This item originally appeared in the Nov. 6, 2003, issue of The Tech Talk."Some attractions may be offensive and may conflict with your religious and moral beliefs."
This was the warning on the back of my ticket stub at House of Shock, a New Orleans haunted house that was started by Pantera vocalist Phil Anselmo.
The stub went on to say that the attraction was just theater; it was not real, and I did not have to agree with any views presented in the House of Shock. It was just an attraction.
This seemed sensible to me. I paid to see a show and to get the life scared out of me.
So why did I get so offended?
While waiting in line for the house, an actor came out portraying Satan. He was talking about perception versus reality. Our perceptions become real in our minds, but they are still simply perceptions. He said our God is the master of manipulating things so we have this certain perception of him and his creations that are not real.
I thought he made an interesting argument. For anyone who has had doubts about God, this is basically a common thought. Not too offensive.
But when I looked at the massive group I was immersed in, I felt like I was in a movie. All these God-hating people were pumping their fists, screaming how Jesus is evil.
I honestly thought they were going to have a living sacrifice on stage.
The house itself was just a normal haunted house. The scariest parts included a large woman who wouldn't stop tickling me and a girl on the ground who kept trying to grab my ankles.
But I couldn't shake the discomfort of the pre-show, which I thought odd because I've never considered myself a very religious person.
My perception of religion was changed when I was in high school. My church youth group leader was not the "good Christian" he seemed to be, but only a handful of us knew what he was like outside the church.
When he talked to the group, he put on an act, and since then, I've always wondered who these people really are who feel they have the authority to preach to me.

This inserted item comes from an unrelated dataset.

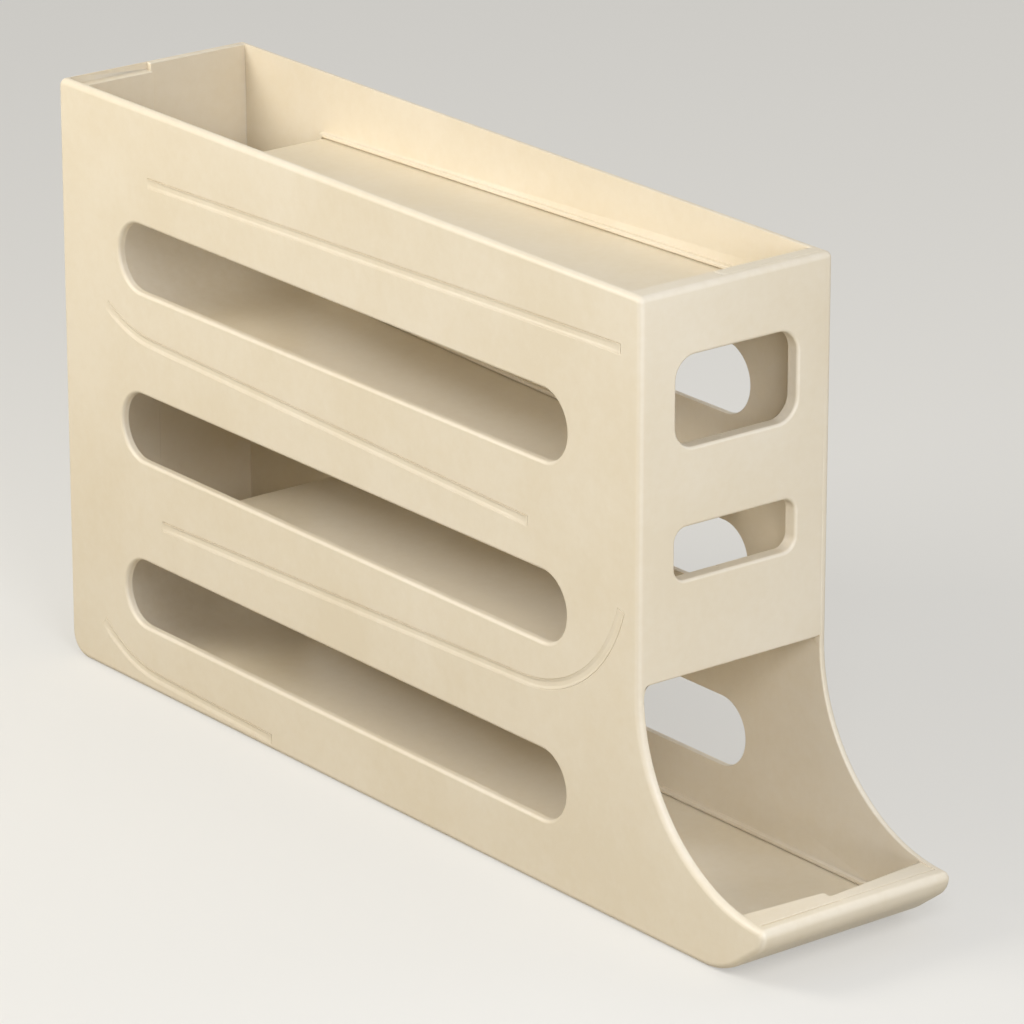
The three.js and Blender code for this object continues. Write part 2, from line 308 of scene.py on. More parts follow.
def block(low, high):
    """A plain box between two corners."""
    bm = bmesh.new()
    low, high = Vector(low), Vector(high)
    bmesh.ops.create_cube(bm, size=1.0)
    bmesh.ops.scale(bm, vec=high - low, verts=bm.verts)
    bmesh.ops.translate(bm, vec=(low + high) / 2, verts=bm.verts)
    return bm


def round_corners(bm, axis, radius, steps):
    """Rounds the four edges of a box that run along one axis."""
    along = [
        edge for edge in bm.edges
        if abs((edge.verts[0].co - edge.verts[1].co).normalized()[axis]) > ALONG
    ]
    bmesh.ops.bevel(
        bm, geom=along, offset=radius, offset_type="OFFSET", segments=steps, profile=0.5,
        affect="EDGES", material=-1, clamp_overlap=False,
    )
    bmesh.ops.remove_doubles(bm, verts=bm.verts, dist=WELD)


def merged(parts):
    """Puts several separate solids into one mesh."""
    whole = bmesh.new()
    for part in parts:
        mesh = bpy.data.meshes.new("part")
        part.to_mesh(mesh)
        part.free()
        whole.from_mesh(mesh)
        bpy.data.meshes.remove(mesh)
    return whole


def ordered(bm):
    """The same solid with its parts in order of place, so that each run gives the same mesh."""
    verts = sorted(bm.verts, key=lambda vert: vert.co[:])
    rank = {vert: index for index, vert in enumerate(verts)}
    pairs = [sorted(rank[vert] for vert in edge.verts) for edge in bm.edges]
    loops = []
    for face in bm.faces:
        loop = [rank[vert] for vert in face.verts]
        first = loop.index(min(loop))
        loops.append(loop[first:] + loop[:first])
    same = bmesh.new()
    placed = [same.verts.new(vert.co) for vert in verts]
    for pair in sorted(pairs):
        same.edges.new([placed[index] for index in pair])
    for loop in sorted(loops):
        same.faces.new([placed[index] for index in loop])
    same.normal_update()
    bm.free()
    return same


def placed_object(name, bm):
    """An object in the scene, made from a solid."""
    mesh = bpy.data.meshes.new(name)
    bm.to_mesh(mesh)
    bm.free()
    holder = bpy.data.objects.new(name, mesh)
    bpy.context.scene.collection.objects.link(holder)
    return holder


def combine(base, steps):
    """Joins solids to a base and cuts solids from it, in the order given."""
    body = placed_object("base", ordered(base))
    helpers = [body]
    for operation, bm in steps:
        tool = placed_object("tool", ordered(bm))
        helpers.append(tool)
        change = body.modifiers.new(operation, "BOOLEAN")
        change.operation = operation
        change.solver = "EXACT"
        change.object = tool
    graph = bpy.context.evaluated_depsgraph_get()
    result = bmesh.new()
    done = bpy.data.meshes.new_from_object(body.evaluated_get(graph))
    result.from_mesh(done)
    bpy.data.meshes.remove(done)
    for helper in helpers:
        mesh = helper.data
        bpy.data.objects.remove(helper)
        bpy.data.meshes.remove(mesh)
    bmesh.ops.remove_doubles(result, verts=result.verts, dist=WELD)
    bmesh.ops.dissolve_limit(
        result, angle_limit=FLAT, use_dissolve_boundaries=False, verts=result.verts,
        edges=result.edges,
    )
    wide = [face for face in result.faces if len(face.verts) > 4]
    bmesh.ops.triangulate(result, faces=wide, quad_method="BEAUTY", ngon_method="BEAUTY")
    bmesh.ops.recalc_face_normals(result, faces=result.faces)
    return ordered(result)


# The case's outlines


TOE_SLOPE = radians(37)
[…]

So religion has always been too complicated for me. I talk to God, and I pray sometimes. I'm just more comfortable having a one-on-one conversation with him and cutting out the potential hypocrisy.
I used to ask people how you could tell you had been saved, and they always said, "You just know."
That seems too easy. I tried for years to get saved, but I must not have accomplished it because I still don't know what it means.
Then, one of my coworkers was talking about religion last week. As I listened, I was overcome by his conviction and joy. The lack of hypocrisy, and moreover, the mere simplicity of it escaped me, and I said, "I want that."
His perception of religion was so innocent, and he seemed so happy. He made me think maybe it doesn't always have to be so complicated. Maybe our perception of reality is what makes us who we are.
I went to a haunted house. The actor's perception of religion made me think about my beliefs. It's just an attraction. It's just that simple.
Heidi Hausmann is a senior journalism major from Opelousas and serves as associate editor for The Tech Talk.